What I wanted to do instead was to generate a closure that incorporated the pre and post lists. What I wanted was almost this:

(defun generate-setter (array pre post)
  (eval `(lambda (index value)
           (setf (aref array ,@pre index ,@post) value))))

I say almost because (EVAL …) occurs in the null lexical environment. This means that it doesn’t capture the array variable. If I put a comma in front of the array, then I get a representation of the value to which array is bound, which doesn’t help me. Nor does passing in ’array since array is a lexical variable where I’m calling it from, too.

Putting the (EVAL …) inside the (LAMBDA …) doesn’t help because then it happens at runtime and I just spend all of my time in crazy functions like (APPEND …) and (READ-FROM-STRING …).

I tried assembling a list by hand instead of with the backquote. This was hampered both by the fact that (LAMBDA …) is a macro and because I still couldn’t capture a lexical variable (only its value). Other attempts that lead nowhere are:

(let ((aa "ABCDEFG"))
  (let ((ff (read-from-string "(lambda () aa)")))
    (funcall ff)))

(let ((aa "ABCDEFG"))
  (let ((ff (compile nil (macroexpand '(lambda () aa)))))
    (funcall ff)))

The (READ-FROM-STRING …) tells me that AA is UNBOUND. This is unsurprising. Why should it care about my current lexical environment?

The (MACROEXPAND …) gives me a fabulous message under SBCL:

FUNCTION fell through ECASE expression.                                        
Wanted one of (SB-C:LAMBDA-WITH-LEXENV LAMBDA                                  
               SB-KERNEL:INSTANCE-LAMBDA SB-INT:NAMED-LAMBDA).
   [Condition of type SB-KERNEL:CASE-FAILURE]

It seems like it might be slightly possible to work something out with an extra macro-level and some use of the &ENVIRONMENT lambda list keyword. But, I am not even sure where to start trying to figure out how that all plays together.

The Hack

Having failed to make a good closure on the fly and not being interested in consing as much as the simple implementation above does, I have settled instead for cheating. Here is how I am cheating.

(defun generate-setter (array pre post)
  (flet ((compute-index (pre index post)
           (apply #'array-row-major-index
                  (append pre (list index) post))))
    (let* ((axis   (length pre))
           (offset (compute-index pre 0 post))
           (second (min 1 (1- (array-dimension array axis))))
           (span   (- (compute-index pre second post) offset)))
      (lambda (index value)
        (setf (row-major-aref array (+ (* index span) offset)) value)))))

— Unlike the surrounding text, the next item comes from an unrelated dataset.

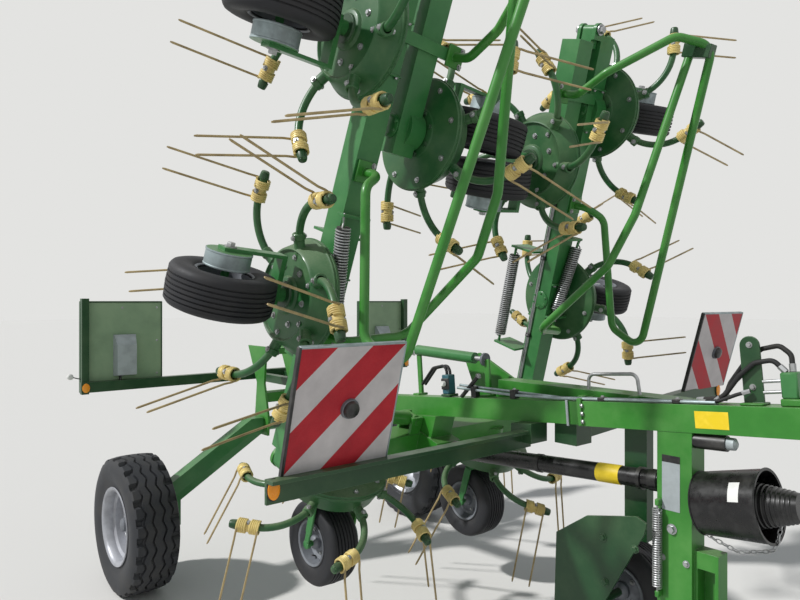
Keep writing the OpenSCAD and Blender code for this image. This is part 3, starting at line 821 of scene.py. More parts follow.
@dataclass(frozen=True)
class Gang:
    """Where the sections of the folded rotor gang stand."""

    line_y: float = 0.7805
    lean: float = 17.3
    height: float = 0.464
    spacing: float = 1.055
    hinge_x: float = 0.822
    hinge_u: float = 0.480
    outer_x: float = 3.022
    outer_u: float = 0.565
    fold: float = 94.5
    beam_up: float = 0.480
    beam_half: float = 0.055

    @property
    def beam_top(self) -> float:
        """Height of the top of a section's beam over the wheels' ground line."""
        return self.beam_up + self.beam_half

    def centre(self, side: Side) -> Matrix:
        """Place of the centre section, seen from one side."""
        mirror = Matrix.Diagonal((side.value, 1, 1, 1))
        return Matrix.Translation((0, self.line_y, self.height)) @ rotation(self.lean, "X") @ mirror

    @staticmethod
    def turned(x: float, u: float, angle: float) -> Matrix:
        """Turn about a hinge line that runs fore and aft at x and u."""
        turn = rotation(-angle, "Y")
        return Matrix.Translation((x, 0, u)) @ turn @ Matrix.Translation((-x, 0, -u))

    def wing(self, side: Side) -> Matrix:
        """Place of a folded wing."""
        return self.centre(side) @ self.turned(self.hinge_x, self.hinge_u, self.fold)

    def outer(self, side: Side) -> Matrix:
        """Place of a folded outer section."""
        return self.wing(side) @ self.turned(self.outer_x, self.outer_u, 180)

    def rotor_x(self, number: int) -> float:
        """Distance of a rotor from the middle of the unfolded gang."""
        return (number - 0.5) * self.spacing

    def section(self, side: Side, number: int) -> Matrix:
        """Place of the section that carries a rotor."""
        if number == 1:
            return self.centre(side)
        return self.outer(side) if number == 4 else self.wing(side)

    def rotor(self, side: Side, number: int) -> Matrix:
        """Place of a rotor's axis."""
        return self.section(side, number) @ Matrix.Translation((self.rotor_x(number), 0, 0))

    def carrier(self, side: Side, number: int) -> str:
        """Body that carries a rotor's gearbox."""
        if number == 1:
            return "chassis"
        return ("outer_" if number == 4 else "wing_") + side.word


GANG = Gang()
ROTORS = [(side, number) for side in Side for number in (1, 2, 3, 4)]


@dataclass
class Rotor:
    """A tined rotor: dished pan, arms, sockets, wound springs and tines."""

    side: Side
    number: int
    pan_r: float = 0.240
    pan_top: float = 0.400
    pan_bottom: float = 0.275
    pan_dish: float = 0.012
    cover_r: float = 0.110
    arm_r: float = 0.016
    arm_bend: float = 0.230
    arm_turn: float = 75.0
    droop: float = 20.0
    socket_from: float = 0.150
    socket_len: float = 0.115
    tine_len: float = 0.395
    tine_lean: float = 22.0
    tine_r: float = 0.0048
    rim_bolts: float = 0.205
    cover_bolts: float = 0.095
    under_bolts: float = 0.122
    coil_r: float = 0.0275
    wire_r: float = 0.0052

    @property
    def phase(self) -> float:
        """Turn of the first arm, in degrees."""
        return 30.0 if (self.number + (1 if self.side is Side.RIGHT else 0)) % 2 == 0 else 0.0

    def place(self) -> Matrix:
        """Place of the rotor with its own sense of rotation."""
        flip = Matrix.Diagonal((1, -1, 1, 1)) if self.number % 2 == 0 else Matrix()
        return GANG.rotor(self.side, self.number) @ flip

    def pan(self, shape: Shape, place: Matrix) -> None:
        """Build the closed pan, dished below and coned above, with its bolts and hub.

        Args:
            shape: Where the faces go.
            place: Place of the rotor.
        """
        low, top, r = self.pan_bottom, self.pan_top, self.pan_r
        high = top - low
        profile = [(0.030, low), (0.070, low), (0.0735, low + 0.002), (0.080, low + self.pan_dish),
                   (r - 0.062, low + self.pan_dish), (r - 0.057, low + 0.003), (r - 0.053, low),
                   (r - 0.042, low + 0.006), (r - 0.009, low + 0.6 * high),
                   (r - 0.001, low + 0.64 * high), (r, low + 0.68 * high), (r, low + 0.80 * high),
                   (r - 0.002, low + 0.84 * high), (r - 0.009, low + 0.86 * high),
                   (self.cover_r + 0.004, top - 0.006), (self.cover_r, top - 0.003),
                   (self.cover_r - 0.004, top), (0.030, top)]
        shape.lathe(profile, FINISH.rotors, place, 72)
        # seam flange between the upper and lower shells, and the hub below
        seam = low + 0.74 * high
        shape.lathe([(r - 0.004, seam - 0.003), (r + 0.004, seam - 0.003), (r + 0.005, seam),
                     (r + 0.004, seam + 0.003), (r - 0.004, seam + 0.003)], FINISH.rotors, place, 72)
        shape.lathe([(0.030, low - 0.010), (0.054, low - 0.010), (0.058, low - 0.005),
                     (0.058, low + 0.001), (0.030, low + 0.001)], FINISH.dark_green, place, 40)
        slope = (high * 0.14 - 0.004) / (r - 0.009 - self.cover_r)
        lid = top - 0.004 - slope * (self.rim_bolts - self.cover_r)
        shape.bolt_ring(8, self.rim_bolts, lid, FINISH.steel, 0.016, place, self.phase + 22.5)
        shape.bolt_ring(8, self.cover_bolts, top, FINISH.dark_green, 0.015, place, self.phase + 22.5)
        shape.bolt_ring(6, self.under_bolts, low + self.pan_dish, FINISH.steel, 0.017, place,
                        self.phase + 30, -1)

    def arm(self, shape: Shape, place: Matrix) -> None:
        """Build one arm with its socket, springs and tines.

        Args:
            shape: Where the faces go.
            place: Place of the arm, with X pointing out along it.
        """
        socket_u = self.pan_bottom + 0.040
        seat = place @ Matrix.Translation((self.socket_from, 0, socket_u)) @ rotation(self.droop, "Y")
        arc_from = self.socket_len / 2
        turn = math.radians(self.arm_turn)
        path = [Vector((0.01, 0, 0))]
        steps = 14
        for k in range(steps + 1):
            a = turn * k / steps
            reach, sweep = self.arm_bend * math.sin(a), self.arm_bend * (1 - math.cos(a))
            path.append(Vector((arc_from + reach, sweep, 0)))
        end = path[-1]
        ahead = Vector((math.cos(turn), math.sin(turn), 0))
        path.append(end + ahead * 0.105)
        shape.tube(path, self.arm_r, FINISH.rotors, seat, 14)
        # socket with its clamp rings and bolts
        along_x = rotation(90, "Y")
        shape.lathe([(self.arm_r, 0.0), (0.024, 0.0), (0.026, 0.004), (0.026, 0.028), (0.0225, 0.034),
                     (0.0225, 0.086), (0.026, 0.090), (0.026, self.socket_len - 0.003),
                     (0.023, self.socket_len), (self.arm_r, self.socket_len)], FINISH.rotors,
                    seat @ along_x, 20)
        for x in (0.018, 0.098):
            shape.bolt((x, 0, 0.025), (0, 0, 1), FINISH.steel, 0.015, seat)
            shape.bolt((x, 0, -0.025), (0, 0, -1), FINISH.steel, 0.015, seat)
        # springs, clamp and end cap, along the end of the arm
        tail = seat @ Matrix.Translation(end) @ Matrix.Rotation(turn, 4, "Z")
        for start in (-0.028, 0.030):
            ends = (start, 0, 0), (start + 0.038, 0, 0)
            shape.coil(*ends, self.coil_r, self.wire_r, 4.5, FINISH.springs, tail)
        ring = tail @ along_x
        shape.lathe([(self.arm_r, 0.009), (0.0235, 0.009), (0.0245, 0.012), (0.0245, 0.028),
                     (0.0235, 0.031), (self.arm_r, 0.031)], FINISH.springs, ring, 20)
        shape.bolt((0.020, 0, -0.023), (0, 0, -1), FINISH.steel, 0.015, tail)
        shape.bolt((0.020, 0, 0.023), (0, 0, 1), FINISH.steel, 0.013, tail)
        shape.lathe([(0.0, 0.106), (0.012, 0.106), (0.0175, 0.102), (0.019, 0.096), (0.021, 0.080),
                     (0.021, 0.074), (0.0, 0.074)], FINISH.dark_green, ring, 20)
        # tines, in the rotor's own upright frame
        tip = seat @ Vector(end)
        tilt = math.radians(self.droop)
        along = Vector((math.cos(turn) * math.cos(tilt), math.sin(turn), -math.cos(turn) * math.sin(tilt)))
        flat = Vector((math.sin(turn), -math.cos(turn), 0)).normalized()
        lean = math.radians(self.tine_lean)
        down = math.sin(lean) * flat - Vector((0, 0, math.cos(lean)))
        local_tip = place.inverted() @ tip
        for k in (-0.026, 0.066):
            root = local_tip + along * k
            bends = ((0.027, -0.004), (0.027, 0.015), (0.020, 0.05), (0.0, self.tine_len - 0.01),
                     (0.0, self.tine_len))
            path = [root + flat * out + down * run for out, run in bends]
            shape.tube(path, [self.tine_r] * 4 + [self.tine_r * 0.6], FINISH.tines, place, 8)

    def build(self) -> None:
        """Build the rotor and let it stand for its node."""
        shape = Shape()
        place = self.place()
        self.pan(shape, place)
        for k in range(6):
            turn = rotation(self.phase + 60 * k, "Z")
            self.arm(shape, place @ turn)
        name = f"rotor_{self.side.letter}{self.number}"
        ride(shape.build("tined_" + name), name, "paint_green", name)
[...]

The idea here is to compute the difference in (ARRAY-ROW-MAJOR-INDEX …) between the first and second elements in the row. (Note: the whole business with (MIN …) is to avoid trouble if there is no second element in the row.) Then, I assume that the n-th element of the row will be n times that difference beyond the initial element of the row.

This works well and quickly. But, it is somewhat cheesy. There is no requirement that my index math be correct for any given implementation. It would shock me to find that some implementation disagreed with the above index math. Still, I’d really like to just fabricate a proper closure around (AREF …) instead.

Can anyone lend me a half a cup of clue?